Perhaps what audiences responded to at the time of The Four Seasons’ success was the film’s acknowledgment that friendships often deteriorate with time, to the point where they sometimes no longer seem worth salvaging. There are moments of painful truth scattered throughout, like a speech late in the film when Kate says she’s already seen so many friendships fall by the wayside for one reason or another, but that she can’t stand the idea of losing what’s left, because, “When I get old, I would like for you all to be there.”
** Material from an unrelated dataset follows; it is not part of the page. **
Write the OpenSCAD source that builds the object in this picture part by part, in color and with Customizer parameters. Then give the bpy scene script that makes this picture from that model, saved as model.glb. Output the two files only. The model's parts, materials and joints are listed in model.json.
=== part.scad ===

At the core of The Four Seasons lies the characters’ poignant desire to avoid alienating all their friends, or losing them by failing to fight against divorce, aging, geography, or a million other variables that separate people. The Four Seasons is tediously middle-aged without being particularly mature. It wants to comment on the way age and circumstance affect friendship, but it does so with only a fraction of the wit and intelligence of, say, The World’s End, which explored similar subject matter far more compellingly through the prism of a science-fiction allegory.
The Four Seasons connected with audiences in 1981, but history hasn’t been kind to it. Ultimately, the film’s fatal sin is not being so middle-aged, or even being populated by unlikeable characters. Its fatal sin is being boring. The Four Seasons is the antithesis of what Quentin Tarantino called the “hangout movie”; it’s a film populated by characters so unbearable, viewers may desperately crave the the permanent vacation from them that the end credits provide.
Despite The Four Seasons’ commercial success, Alda’s career as a cinematic auteur was short-lived, lasting through just three more films: 1986’s Sweet Liberty, 1988’s A New Life, and 1990’s Betsy’s Wedding. That’s the drawback to playing such an iconic role: With Alda, there was M*A*S*H and then there was everything else. Despite being the ninth top-grossing film of 1981, The Four Seasons falls unmistakably into the “everything else” pile.